Building a “real” Linux distro - ddevault
https://drewdevault.com/2017/05/05/Building-a-real-Linux-distro.html
======
tanderson92
One can bootstrap a system with a source-based package manager too. Here[0] is
the process for bootstrapping a _new architecture_ on Exherbo Linux. Note that
the package manager is built on the host system and installs to the new
system.

Exherbo supports cross-compiling with multiple concurrent architectures (both
called 'multiarch') and installing into non-host environments.

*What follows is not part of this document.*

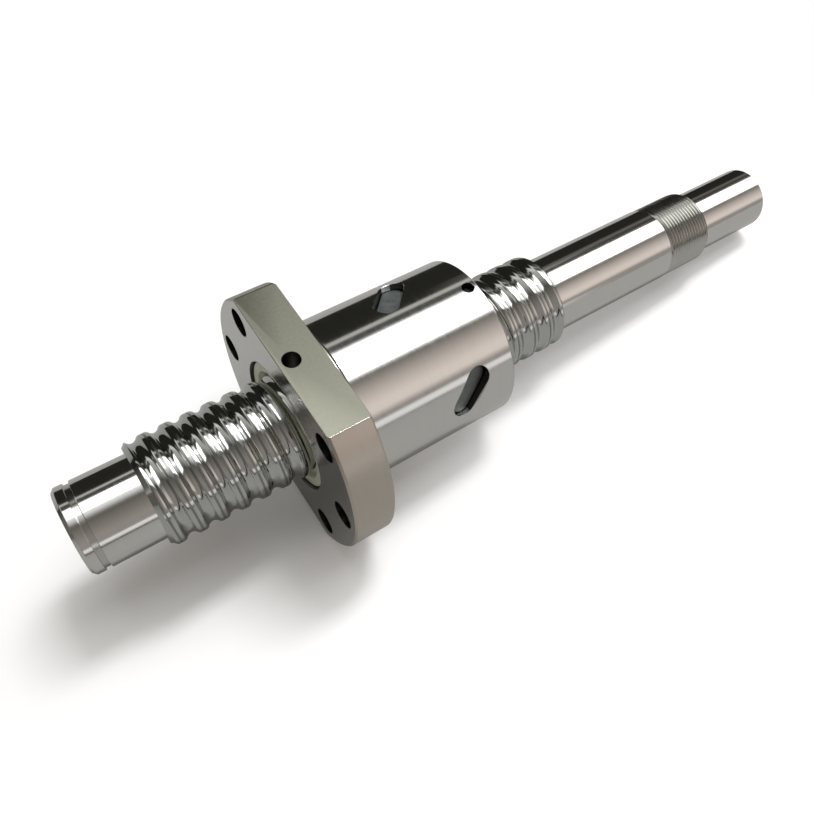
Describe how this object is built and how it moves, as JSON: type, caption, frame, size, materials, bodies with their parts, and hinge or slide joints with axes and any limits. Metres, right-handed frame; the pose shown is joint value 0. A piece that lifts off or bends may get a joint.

A lot of other cool stuff, but the biggest point is that one can do what this
blog describes with dependency management taken care of. The other point is
that simply by managing the special 'system' set, one can pare down the base
system. The OPTIONS flag can reduce system size by minimizing unneeded
features (similar to Gentoo's USE).

[0]:
[http://exherbo.org/docs/bootstrapping.html](http://exherbo.org/docs/bootstrapping.html)

------
peterwwillis
Can somebody explain to me the obsession with static linking? Do these people
not realize that performance gains from shared memory between disparate
applications hinges on dynamic linking mmap'd libraries and COWing shared
memory sections to private on demand, reduces duplicate code, standardizes
operations, and simplifies debugging? Has the world gone mad?!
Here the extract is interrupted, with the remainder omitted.